EDSD (StableCoin)

The Edma Dollar (EDSD) is a stablecoin within the Edma Network, designed to facilitate energy trading, payments, and DeFi transactions while maintaining a 1:1 peg to the US Dollar.

EDSD Utility & Functions

1. Stable Payments & Settlements

  • EDSD enables stable, low-volatility transactions within the Edma ecosystem.

  • Used for buying and selling renewable energy tokens, ensuring price stability.

2. Marketplace & DeFi Integration

  • Serves as the primary settlement currency for ETT and CLE trades on the Edma marketplace.

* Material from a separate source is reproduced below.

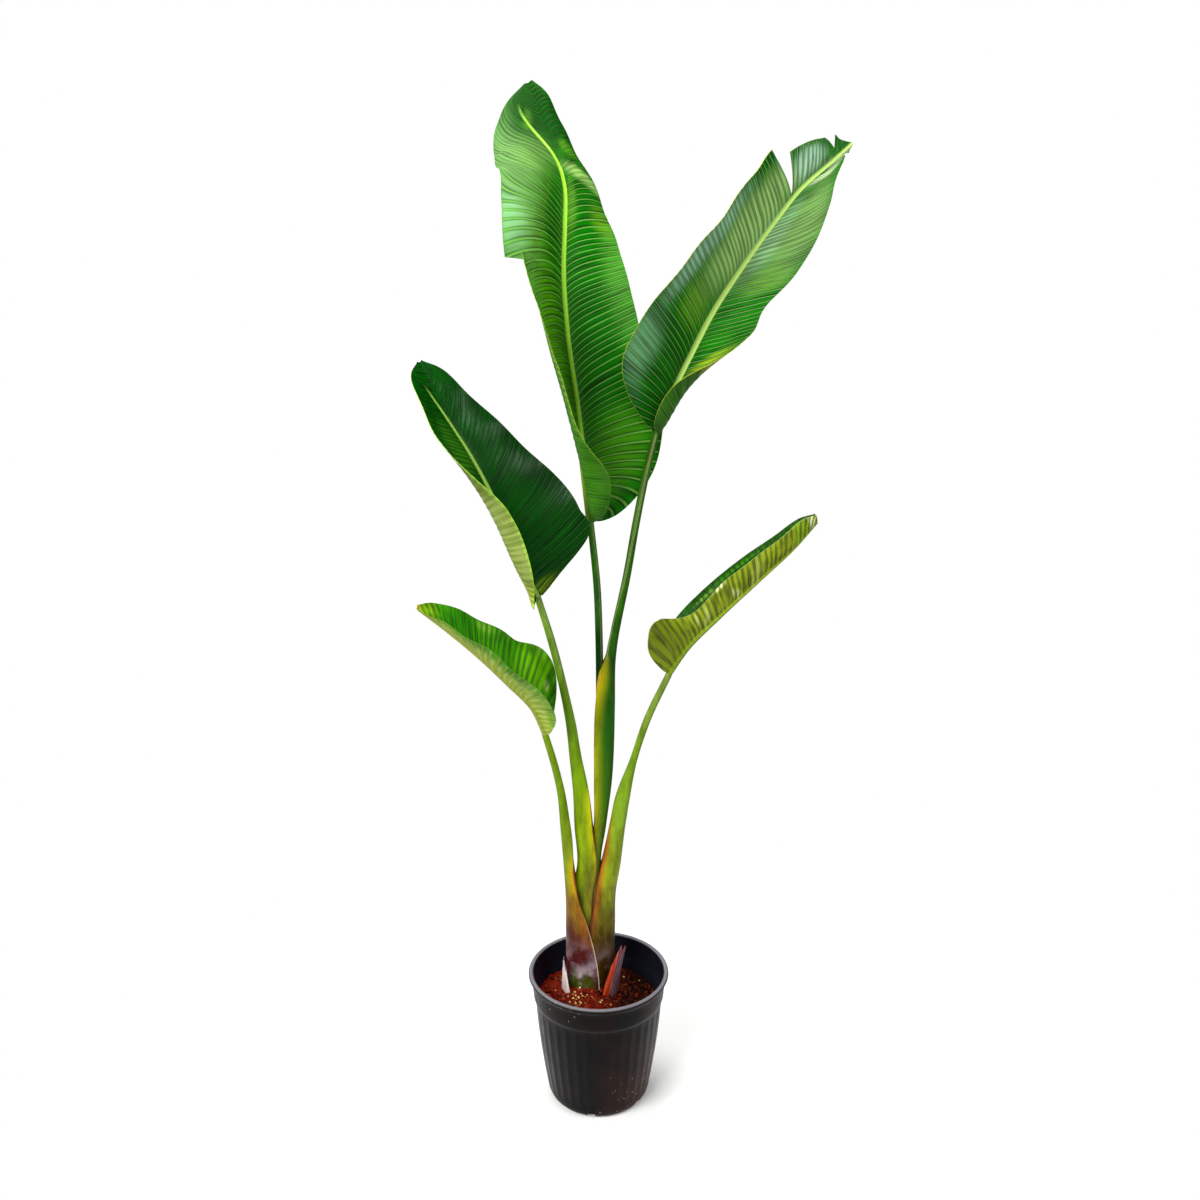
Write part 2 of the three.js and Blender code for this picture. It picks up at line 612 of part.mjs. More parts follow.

  • Used for staking rewards, lending, and borrowing in Edma’s DeFi ecosystem.

3. Cross-Border Energy Transactions

  • Facilitates seamless energy payments across global markets without reliance on traditional banking.

  • Ensures instant, low-cost transactions for energy producers and corporate buyers.

Supply & Minting Process

EDUSD follows a collateral-backed minting model, ensuring full 1:1 backing for stability and trust.

Category
Minting Basis
Usage

Collateralized Minting

Backed by USD

Ensures 1:1 stability with USD value

ETT & CLE Conversions

Tradeable for EDSD

Provides liquidity for energy markets

DeFi & Staking Rewards

Distributed via smart contracts

Used for lending, borrowing, and staking rewards

Burning & Stability Mechanisms

To maintain EDSD’s 1:1 peg, the Edma Network employs strict collateralization and burning mechanisms.

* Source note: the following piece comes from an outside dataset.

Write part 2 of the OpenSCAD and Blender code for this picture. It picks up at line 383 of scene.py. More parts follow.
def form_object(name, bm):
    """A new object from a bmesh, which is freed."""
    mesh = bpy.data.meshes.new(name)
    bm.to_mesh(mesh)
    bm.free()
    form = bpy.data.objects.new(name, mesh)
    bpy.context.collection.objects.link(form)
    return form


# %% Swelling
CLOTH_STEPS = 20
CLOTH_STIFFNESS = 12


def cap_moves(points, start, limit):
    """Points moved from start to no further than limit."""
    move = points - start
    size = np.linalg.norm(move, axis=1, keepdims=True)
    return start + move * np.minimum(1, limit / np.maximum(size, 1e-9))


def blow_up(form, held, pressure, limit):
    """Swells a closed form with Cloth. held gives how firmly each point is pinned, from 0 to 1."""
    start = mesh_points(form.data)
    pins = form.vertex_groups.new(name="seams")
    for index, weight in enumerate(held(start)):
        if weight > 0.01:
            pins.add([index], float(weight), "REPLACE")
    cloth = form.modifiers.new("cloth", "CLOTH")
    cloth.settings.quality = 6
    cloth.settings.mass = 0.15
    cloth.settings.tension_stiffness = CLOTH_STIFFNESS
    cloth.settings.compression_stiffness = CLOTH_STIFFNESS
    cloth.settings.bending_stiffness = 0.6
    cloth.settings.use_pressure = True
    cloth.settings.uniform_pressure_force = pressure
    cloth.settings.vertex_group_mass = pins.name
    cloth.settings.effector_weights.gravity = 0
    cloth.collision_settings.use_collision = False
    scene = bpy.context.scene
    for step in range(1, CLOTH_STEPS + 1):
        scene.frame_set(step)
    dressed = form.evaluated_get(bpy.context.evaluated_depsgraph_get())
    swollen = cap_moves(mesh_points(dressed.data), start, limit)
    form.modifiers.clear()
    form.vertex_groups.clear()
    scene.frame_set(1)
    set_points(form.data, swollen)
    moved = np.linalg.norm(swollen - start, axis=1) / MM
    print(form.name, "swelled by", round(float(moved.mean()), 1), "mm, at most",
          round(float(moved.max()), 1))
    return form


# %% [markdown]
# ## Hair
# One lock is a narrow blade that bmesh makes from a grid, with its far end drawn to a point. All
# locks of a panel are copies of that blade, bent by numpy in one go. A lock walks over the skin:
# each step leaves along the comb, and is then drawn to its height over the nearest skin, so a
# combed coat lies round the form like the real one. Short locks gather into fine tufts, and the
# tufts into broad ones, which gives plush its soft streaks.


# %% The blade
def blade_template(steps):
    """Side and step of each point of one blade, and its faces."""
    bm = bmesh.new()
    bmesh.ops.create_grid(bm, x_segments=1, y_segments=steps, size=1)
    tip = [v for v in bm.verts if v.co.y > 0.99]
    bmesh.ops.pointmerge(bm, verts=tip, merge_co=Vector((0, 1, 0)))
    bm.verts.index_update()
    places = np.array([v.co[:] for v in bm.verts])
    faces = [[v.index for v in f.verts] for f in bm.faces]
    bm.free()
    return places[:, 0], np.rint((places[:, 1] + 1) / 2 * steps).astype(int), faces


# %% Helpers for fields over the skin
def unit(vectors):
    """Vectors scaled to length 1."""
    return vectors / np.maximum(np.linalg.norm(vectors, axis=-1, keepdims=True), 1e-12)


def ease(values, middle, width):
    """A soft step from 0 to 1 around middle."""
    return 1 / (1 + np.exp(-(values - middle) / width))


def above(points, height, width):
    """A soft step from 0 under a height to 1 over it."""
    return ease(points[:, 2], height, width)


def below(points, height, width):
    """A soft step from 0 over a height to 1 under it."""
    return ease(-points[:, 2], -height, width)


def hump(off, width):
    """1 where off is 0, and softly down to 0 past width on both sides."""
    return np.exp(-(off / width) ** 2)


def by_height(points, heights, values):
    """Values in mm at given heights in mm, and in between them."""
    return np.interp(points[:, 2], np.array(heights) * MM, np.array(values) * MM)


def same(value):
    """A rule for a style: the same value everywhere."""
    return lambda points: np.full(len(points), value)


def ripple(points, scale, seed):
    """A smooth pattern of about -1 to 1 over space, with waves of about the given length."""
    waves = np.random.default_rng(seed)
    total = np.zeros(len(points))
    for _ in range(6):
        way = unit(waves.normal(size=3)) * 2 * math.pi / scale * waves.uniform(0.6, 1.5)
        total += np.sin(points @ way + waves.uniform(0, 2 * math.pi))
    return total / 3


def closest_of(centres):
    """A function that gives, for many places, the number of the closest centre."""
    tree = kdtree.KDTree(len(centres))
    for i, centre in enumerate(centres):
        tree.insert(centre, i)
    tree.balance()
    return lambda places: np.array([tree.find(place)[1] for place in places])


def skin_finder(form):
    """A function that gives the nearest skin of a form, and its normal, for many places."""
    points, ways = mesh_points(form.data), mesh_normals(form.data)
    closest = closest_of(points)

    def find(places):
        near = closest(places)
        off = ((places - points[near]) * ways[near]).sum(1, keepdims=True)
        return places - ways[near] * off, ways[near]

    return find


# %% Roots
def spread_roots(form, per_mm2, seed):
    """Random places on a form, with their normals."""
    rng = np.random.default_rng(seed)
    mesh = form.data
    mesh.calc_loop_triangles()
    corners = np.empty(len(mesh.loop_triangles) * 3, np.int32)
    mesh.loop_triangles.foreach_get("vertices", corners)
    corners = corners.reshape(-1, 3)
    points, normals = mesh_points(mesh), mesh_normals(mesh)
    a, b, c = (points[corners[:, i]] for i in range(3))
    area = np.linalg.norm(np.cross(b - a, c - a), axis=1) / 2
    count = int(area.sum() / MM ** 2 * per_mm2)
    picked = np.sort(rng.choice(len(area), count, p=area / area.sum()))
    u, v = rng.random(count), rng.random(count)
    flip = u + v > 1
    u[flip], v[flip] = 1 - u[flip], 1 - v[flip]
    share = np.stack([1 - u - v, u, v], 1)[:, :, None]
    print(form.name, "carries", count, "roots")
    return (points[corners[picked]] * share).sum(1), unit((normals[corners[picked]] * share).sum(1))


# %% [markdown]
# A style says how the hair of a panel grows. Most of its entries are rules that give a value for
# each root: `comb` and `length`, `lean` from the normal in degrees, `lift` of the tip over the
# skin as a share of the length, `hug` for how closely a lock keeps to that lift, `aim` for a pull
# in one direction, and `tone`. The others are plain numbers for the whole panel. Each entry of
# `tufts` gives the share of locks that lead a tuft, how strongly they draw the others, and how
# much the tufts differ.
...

1. Collateralized Stability

  • Every minted EDSD is backed by reserves, ensuring full liquidity at all times.

  • Backed assets include stablecoins (USDC, USDT), ETH, and tokenized clean energy reserves.

2. Redemption & Burn Model

  • Users can redeem EDSD for USD-backed assets, reducing excess supply when needed.

  • ETT and CLE conversions to EDSD also follow a burn mechanism to maintain balance.

3. Smart Contract Monitoring

  • Automated price stabilization mechanisms prevent fluctuations.

  • Overcollateralization ensures EDSD remains stable even during market volatility.

Final Supply Management

  • EDSD is fully elastic, expanding and contracting based on collateral backing and user demand.

  • Ensures long-term stability and reliability for energy-backed financial transactions.